It’s about time: the pointless pleasure of watch collecting

Part One: Getting started

Let’s be honest. Most hobbies involving ‘collecting’ indicate you may have a psychological condition. Sigmund Freud said the innate propensity to collect begins at birth.

As an infant, you first desire the emotional and physical comfort of the nourishing breast, then the familiar baby blanket children cling to for comfort and security. Cuddly toys are taken to bed and provide the emotional security needed to fall asleep. The sense of ownership and control is helped through possession of these items for the vulnerable toddler.

Freud then went further and took a more extreme position on the origins of collecting. Not surprisingly, he developed the idea that all collecting stems from unresolved ‘toilet training’ conflict. He suggested that the loss of bowel control was a traumatic experience, and the product from the bowels was disgusting and frightening to the child. Therefore, the collector is trying to gain back control of their bowels as well as their “possessions” which were long since flushed down the toilet! Hence the term ‘anal retentive’ is occasionally used to describe obsessive collectors.

Oh dear. So don’t kid yourself that when you are collecting you are creating an investment portfolio. You have just fallen in love with a certain category of object and you can never, ever have enough of them. The fact that we wear watches make them a very intimate companion in life. I don’t feel right without a watch. By contrast… my wife celebrates the start of a holiday by taking off her watch until this period of freedom is over.

My first watch

Well, my love for collecting watches (60 and counting) and clocks too did not begin in my infancy. My parents bought me my first watch – a Bentima – when I was about 9 years old. It was good quality, like the adult watch shown below, but very ordinary with its white dial. I rather envied the black-dialled military style TIMEX my friend Paul had. It even had a date indicator. In reality it was terrible quality.

Bentima – the make of my first wrist watch

But it was a classic figure from popular culture that really stirred my interest in watches. Yes, just as James Bond told me I needed the right gun and the right car, he also said I needed the right watch – a Rolex Oyster.

I was 12 when I read my first Bond novel, On Her Majesty’s Secret Service.

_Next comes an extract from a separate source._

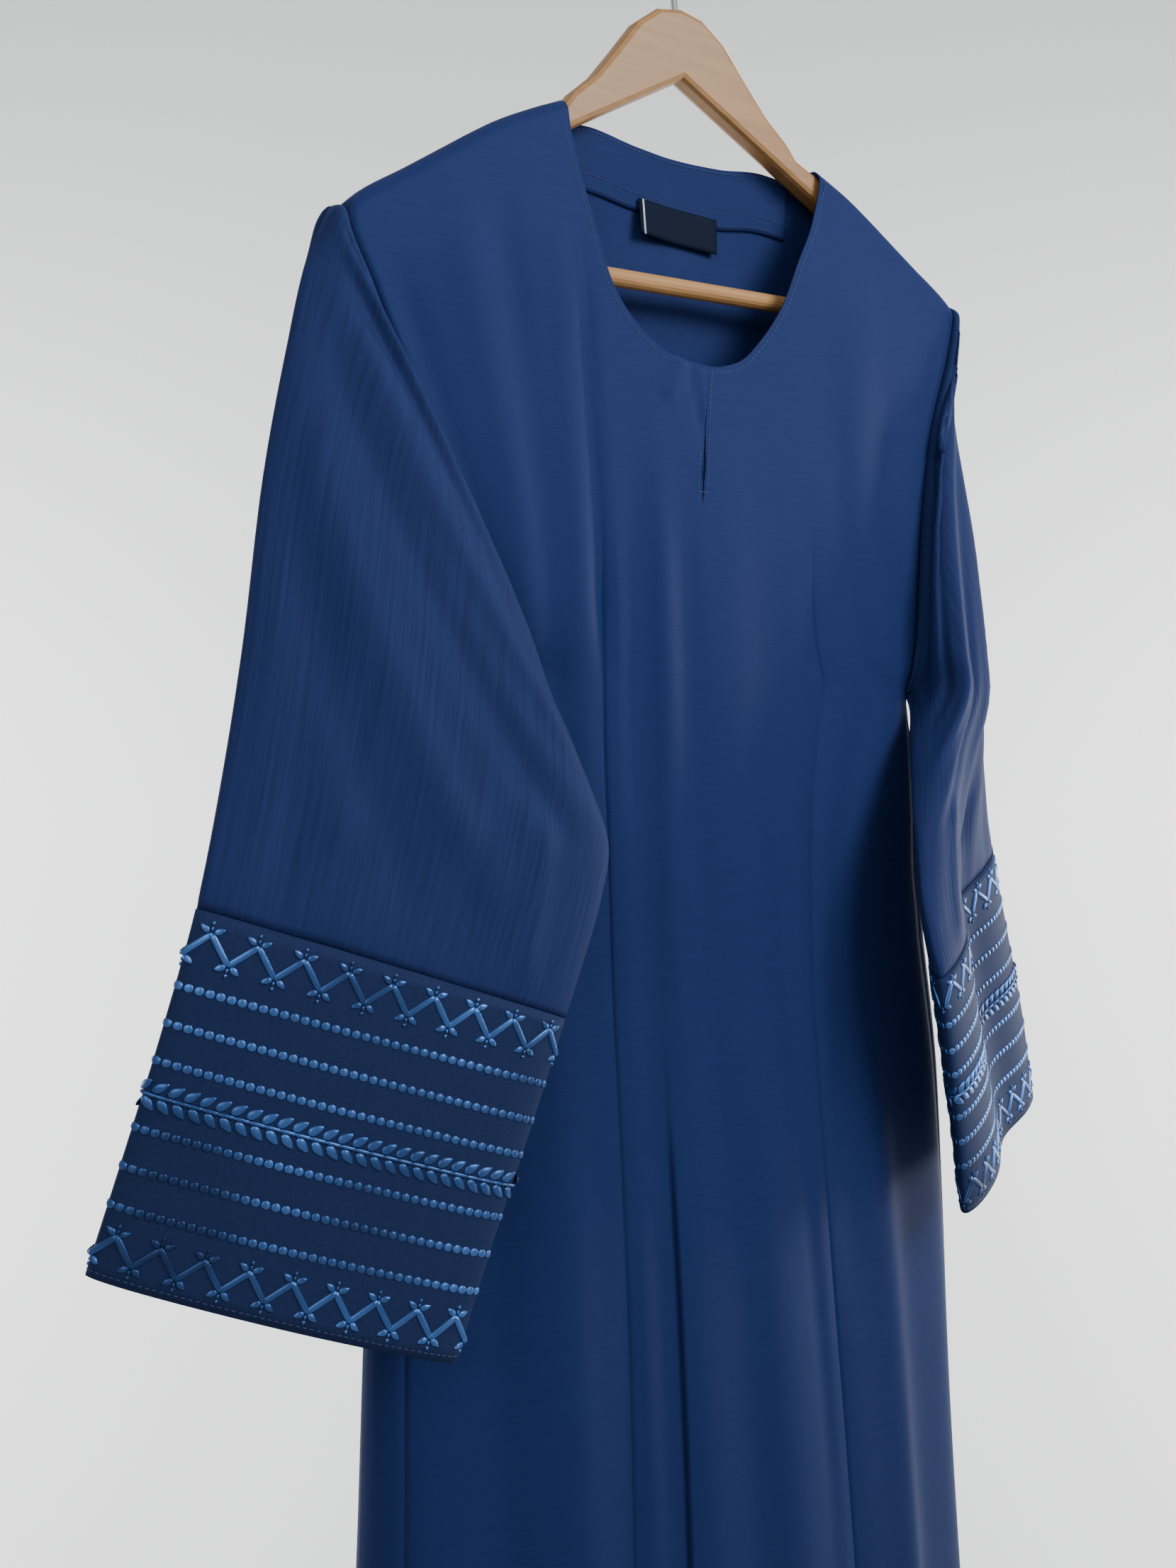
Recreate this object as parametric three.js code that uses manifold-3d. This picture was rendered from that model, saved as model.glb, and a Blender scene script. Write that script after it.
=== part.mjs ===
// Abaya hanging on a wooden hanger. Millimetres, +Z up, the front faces -Y, +X is on the viewer's right.
// The origin is the point where the hanger's hook rests on its rail.
// Every cloth piece is an open sheet of points given a wall towards the inside of the garment.
import * as THREE from 'three';
import { mergeVertices } from 'three/addons/utils/BufferGeometryUtils.js';
import Module from 'manifold-3d';

// Driving dimensions
const CLOTH = 1.5;
const FACING_CLOTH = 1.0;
const SEAM_GAP = 0.3;
const HEM_Z = -1530;
const UNDERARM_Z = -432;
const YOKE_Z = -300;
const SHOULDER_LEFT = 213;
const SHOULDER_RIGHT = 204;
const NECK_LEFT_X = -89;
const NECK_RIGHT_X = 90;
const STRAP_X = 100;
const GARMENT_X = 14.6;
const ROLL_DEPTH = 10;
const ROLL_DROP = 9;
const SETTLE_DROP = 70;
const DART_TOP_Z = -322;
const SLIT_BOTTOM_Z = -335;

// Hanger: a wooden arch with a round bar and a wire hook, tilted a little in its own plane
const HANGER_TILT = THREE.MathUtils.degToRad(3.4);
const NOTCH_DROP = 106;
const WOOD_THICKNESS = 12;
const WOOD_BEVEL = 3;
const WOOD_BELOW_CLOTH = 3.4;
const ARM_SLOPE = 0.525;
const HANGER_HALF = 209;
const LEG_INNER_X = 168;
const LEG_BOTTOM_Z = -122;
const BAR_Z = -112;
const BAR_RADIUS = 4.8;
const BAR_HALF = 182;
const WIRE_RADIUS = 1.8;
const HOLE_CLEARANCE = 0.35;
const SHANK_DEPTH = 20;
const HOOK_RADIUS = 19;
const HOOK_CENTRE_Z = -HOOK_RADIUS + WIRE_RADIUS;

// Height of the cloth over the hanger's arm, by distance from the hanger's middle, measured from the notch
const SHOULDER_TOP = [
  { x: 0, z: 8 },
  { x: 60, z: -15 },
  { x: 82, z: -26.3 },
  { x: 97, z: -32.5 },
  { x: 120, z: -43 },
  { x: 135, z: -51.5 },
  { x: 153, z: -62.5 },
  { x: 175, z: -76 },
  { x: 200, z: -91 },
  { x: 211, z: -100 },
  { x: 222, z: -110 },
];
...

Bond’s Rolex doubled as a knuckle duster for a key fight in the story. The use of his watch as a very simple weapon was a far cry from the crazy gimmicks of the films. The height (or low) of which had to be a powerful magnet enabling Roger Moore’s Rolex to unzip a woman’s dress. Today, he would be (rightly) accused of sexual harassment.

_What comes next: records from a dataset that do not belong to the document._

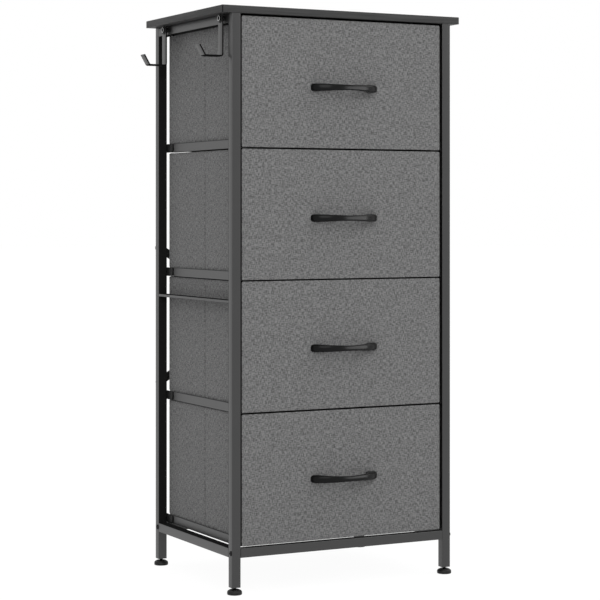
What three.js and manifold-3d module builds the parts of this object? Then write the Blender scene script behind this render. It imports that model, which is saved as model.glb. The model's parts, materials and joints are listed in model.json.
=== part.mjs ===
// Fabric drawer dresser: a steel frame with a wooden top, four fabric drawers that slide
// on angle rails, four levelling feet and two hooks on the left side.
// Millimetres. X runs to the right, the drawers pull out towards -Y, and Z is up from the
// floor. Everything is drawn about the middle of the board; the last step moves it so that
// the middle of the whole footprint, hooks and handles included, is at the origin.
import * as THREE from "three";
import { mergeVertices } from "three/addons/utils/BufferGeometryUtils.js";
import Module from "manifold-3d";

// Overall size
const totalHeight = 955;
const boardWidth = 450;
const boardDepth = 314;
const boardThickness = 12;
const frameWidth = 414.5;
const frameDepth = 312;
const fitGap = 0.3; // air between two pieces that touch

// Steel tube of the frame
const tubeWidth = 15.5;
const tubeDepth = 14;
const tubeHeight = 15.4; // of the level bars
const tubeWall = 1.2;
const postBottom = 11.5;
const bottomBarBase = 59.4;
const middleBarBase = 472.4;
const middleBarHeight = 4;
const threadPlate = 4; // closes the lower end of each post and takes the foot's stem

// Bolts through the posts into the front and rear bars
const boltDiameter = 5;
const boltLength = 27;
const boltHeadDiameter = 8.4;
const boltHeadHeight = 1.6;
const boltSocket = 3;
const boltFromPostFront = 5;
const barPlug = 13; // solid end of a bar that the bolt screws into

// Crossed flat bars at the back
const braceWidth = 14;
const braceThickness = 1.5;
const braceLowEnd = 321;
const braceHighEnd = 557;
const braceHole = 5.6;
const rivetDiameter = 5;
const rivetHeadDiameter = 9;
const rivetHeadHeight = 1.4;

// Drawers and their rails
const drawerCount = 4;
const drawerPitch = 216.1;
const lowestRail = 76.3; // underside of the lowest rail
const railHeight = 14.4;
const railThickness = 1.2;
const ledgeWidth = 16;
const railEndInset = 6; // from the outer face of the posts, front and back
const stopTabHeight = 9;
const stopTabWidth = 10;
const binTopClearance = 1; // below the rail above
const binRear = 138; // Y of the back of the bin
const binCorner = 4; // of the upright edges, outside
const wallThickness = 3;
const floorThickness = 2.4;
const baseBoardThickness = 3;

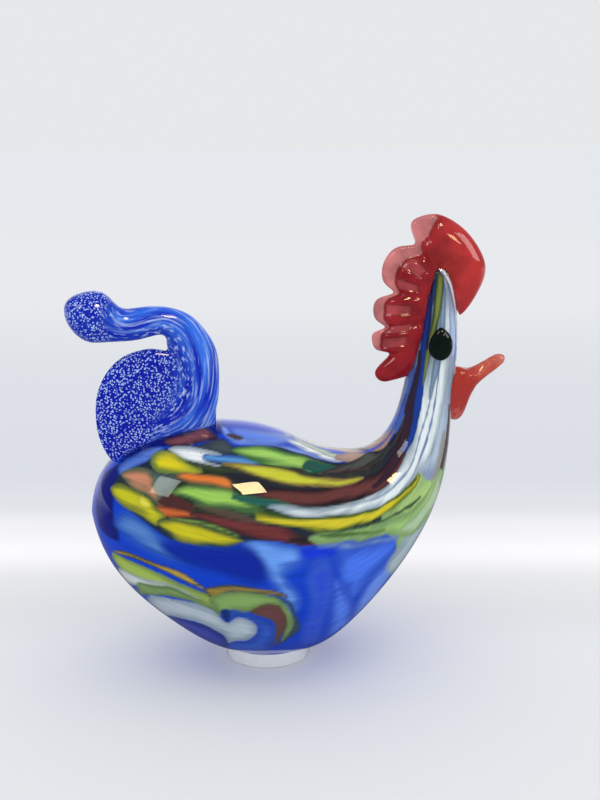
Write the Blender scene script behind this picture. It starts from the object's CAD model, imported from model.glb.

James Bond originally chose a Rolex – until Omega paid him to do otherwise

The world of Rolex was a distant planet for a 13 year old. But my immediate priority was a chronograph – any chronograph. This is a type of watch able to time races – something in which I took almost no part! I was, and am, a very inadequate athlete who fell into the ‘last to be picked for the team’ category. But I still wanted one. I loved sports cars and their vital speed statistics. Although to time my Dad’s Ford Anglia from 0 to 60mph, a calendar would have probably been more appropriate than a stopwatch.

A real bargain

On a family holiday, aged 14, to Italy I chanced upon a rather dubious character selling chronographs from a suitcase on a street corner – for £4. Even back in 1971, this was not a lot of money and despite the dodgy nature of the deal I couldn’t resist. My pocket money had a purpose.

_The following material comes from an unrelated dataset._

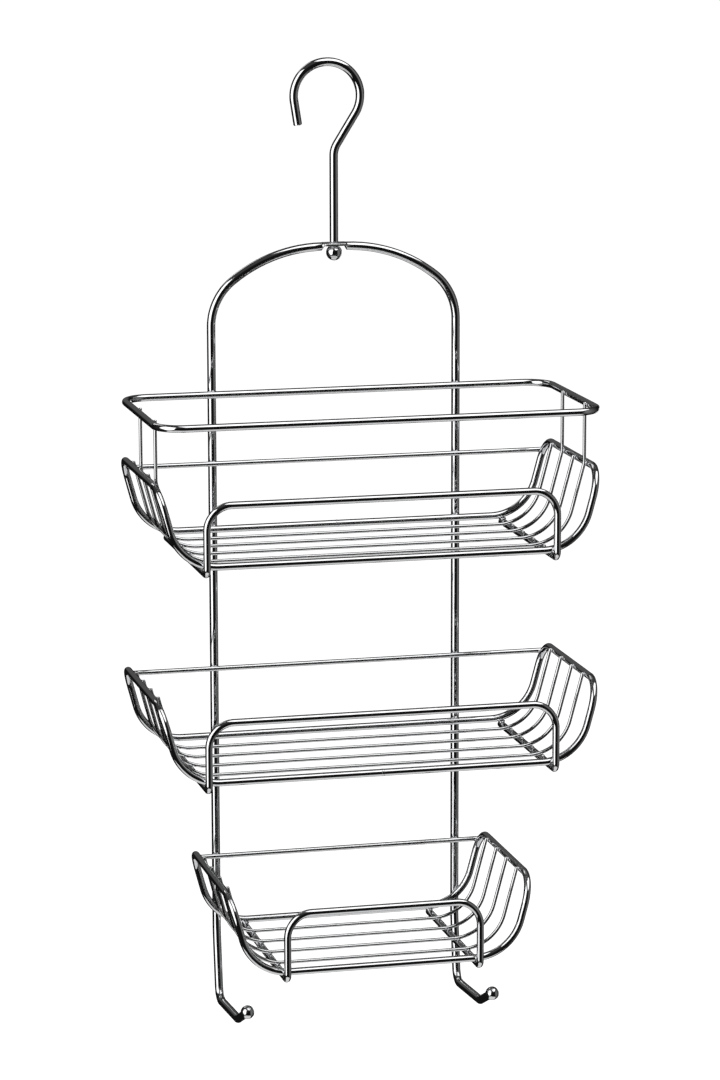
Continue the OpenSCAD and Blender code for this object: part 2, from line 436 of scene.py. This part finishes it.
def chrome(name, roughness, drawn, seed):
    """Chrome plate over drawn steel wire: faint lines along the wire, dull spots and slow waviness."""
    material = bpy.data.materials.new(name)
    material.use_nodes = True
    nodes, links = material.node_tree.nodes, material.node_tree.links
    shader = nodes["Principled BSDF"]
    shader.inputs["Metallic"].default_value = 1.0
    shader.inputs["IOR"].default_value = 2.5

    place = nodes.new("ShaderNodeTexCoord")

    def textured(scale, detail, stretch=(1, 1, 1), source="Object"):
        mapping = nodes.new("ShaderNodeMapping")
        mapping.inputs["Location"].default_value = (seed * 1.7, seed * 0.9, seed * 2.3)
        mapping.inputs["Scale"].default_value = stretch
        cloud = nodes.new("ShaderNodeTexNoise")
        cloud.inputs["Scale"].default_value = scale
        cloud.inputs["Detail"].default_value = detail
        links.new(place.outputs[source], mapping.inputs["Vector"])
        links.new(mapping.outputs["Vector"], cloud.inputs["Vector"])
        return cloud.outputs["Fac"]

    def tinted(source, start, end):
        node = nodes.new("ShaderNodeValToRGB")
        stops = zip(node.color_ramp.elements, (start, end), (DULLER_TINT, BRIGHTER_TINT))
        for element, position, tint in stops:
            element.position = position
            element.color = tint
        links.new(source, node.inputs["Fac"])
        return node.outputs["Color"]

    def spread(source, start, end, low, high):
        node = nodes.new("ShaderNodeMapRange")
        node.inputs["From Min"].default_value = start
        node.inputs["From Max"].default_value = end
        node.inputs["To Min"].default_value = low
        node.inputs["To Max"].default_value = high
        links.new(source, node.inputs["Value"])
        return node.outputs["Result"]

    def bumped(height, strength, depth):
        node = nodes.new("ShaderNodeBump")
        node.inputs["Strength"].default_value = strength
        node.inputs["Distance"].default_value = depth
        links.new(height, node.inputs["Height"])
        return node

    clouds = textured(CLOUD_SCALE, 4.0)
    links.new(tinted(clouds, *CLOUD_SPAN), shader.inputs["Base Color"])

    spots = textured(SPOT_SCALE, 3.0)
    rough = nodes.new("ShaderNodeMath")
    rough.operation = "ADD"
    uneven = spread(clouds, *CLOUD_SPAN, roughness * CLOUD_LEAST, roughness * CLOUD_MOST)
    spotted = spread(spots, *SPOT_SPAN, 0.0, roughness * SPOT_MOST)
    links.new(uneven, rough.inputs[0])
    links.new(spotted, rough.inputs[1])
    links.new(rough.outputs["Value"], shader.inputs["Roughness"])

    lines = textured(LINE_SCALE, 2.0, stretch=LINE_STRETCH, source="UV")
    waves = textured(WAVE_SCALE, 1.0)
    fine = bumped(lines, drawn, LINE_DEPTH)
    slow = bumped(waves, WAVE_STRENGTH, WAVE_DEPTH)
    links.new(fine.outputs["Normal"], slow.inputs["Normal"])
    links.new(slow.outputs["Normal"], shader.inputs["Normal"])
    return material


FINISH = {
    "hook": chrome("chrome_hook", 0.035, 0.05, 1),
    "frame": chrome("chrome_frame", 0.035, 0.05, 2),
    "rails": chrome("chrome_rails", 0.035, 0.05, 3),
    "thin_wires": chrome("chrome_thin_wires", 0.04, 0.06, 4),
    "balls": chrome("chrome_balls", 0.02, 0.02, 5),
}
WELD_FINISH = chrome("chrome_welds", 0.14, 0.3, 6)
PRESSED_FINISH = chrome("chrome_pressed", 0.3, 0.2, 7)


def finish_piece(piece, body, slot, nodes=(), material=None):
    """Gives a piece its material, from its slot unless one is given, puts it under its body and hides the
    CAD nodes that it stands for.
    """
    piece.data.materials.append(material or FINISH[slot])
    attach(piece, body)
    if nodes:
        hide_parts(*nodes)


# ---------------------------------------------------------------- places


frame_low, frame_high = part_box("frame")
nut_low, nut_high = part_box("ball_nut")
hook_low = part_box("hanger_hook")[0]
CX = (frame_low.x + frame_high.x) / 2
UPRIGHT = (frame_high.x - frame_low.x) / 2 - FRAME_R
SHANK_X = (nut_low.x + nut_high.x) / 2
EYE_BOTTOM = nut_high.z + END_PLAY
EYE_TOP = EYE_BOTTOM + EYE_T
CROWN_Z = EYE_TOP - FRAME_R


def mirrored(points):
    """The points, and then the same points mirrored, from the last to the first."""
    return points + [Vector((2 * CX - p.x, p.y, p.z)) for p in reversed(points)]


# ---------------------------------------------------------------- hook


def make_hook():
    """The loop, neck and shank, and the thinner spigot that goes through the eye into the ball."""
    loop_r = -hook_low.x - FRAME_R
    loop_middle = Vector((0, 0, FRAME_R - loop_r))
    start, end = math.pi + TAIL_ANGLE, -NECK_ANGLE
    turns = [start + (end - start) * k / LOOP_STEPS for k in range(LOOP_STEPS + 1)]
    loop = [loop_middle + loop_r * Vector((math.cos(t), 0, math.sin(t))) for t in turns]
    tail = loop[0] + TAIL_LEN * Vector((math.sin(TAIL_ANGLE), 0, -math.cos(TAIL_ANGLE)))
    neck = loop[-1]
    foot = Vector((SHANK_X, 0, neck.z - (neck.x - SHANK_X) / math.tan(NECK_ANGLE)))
    shank = rounded([neck, foot, Vector((SHANK_X, 0, EYE_TOP + END_PLAY))], [0, NECK_BEND, 0])
    mesh = Mesh()
    sweep(mesh, [tail, tail.lerp(loop[0], 0.5)] + loop + shank[1:], FRAME_R, sides=32, ends=(0.16, 0.1))
    into_shank, above_foot = 0.5 * MM, 4 * MM
    heights = (EYE_TOP + into_shank, EYE_BOTTOM, nut_low.z + above_foot)
    sweep(mesh, [Vector((SHANK_X, 0, z)) for z in heights], SPIGOT_R)
    finish_piece(mesh.build("hook_wire"), "hook", "hook", ["hanger_hook"])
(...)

Zarvath – the brand of my first chronograph

My parents were primed for my misery when the watch would likely break after a day or so. But despite it’s basic pin level manual movement, it actually stood the test well. Prizing the back off revealed the movement was labelled Zarvath. Although the dial did not have a name on it, the design was very similar to the watch pictured. I only recently discovered this was a decent Italian brand using genuine swiss movements. The chrome case was a classic design and I proudly became (as far as I could tell) the only owner of a chronograph at my school. I can’t claim it did anything for my street credibility, but it did a lot for me.

Not content with the outside of watches I’d also become interested in the beating heart beneath the skin. But as watches are far too small to mess with, I took a diversion into clocks. One Christmas, the venerable Clerkenwell clockmakers, Thwaites & Reed, launched the Visikit – a DIY clock that I’d assembled by breakfast time on Christmas day. I lost it along the way but found an original, unbuilt version on ebay last year. It was a joy to build it again.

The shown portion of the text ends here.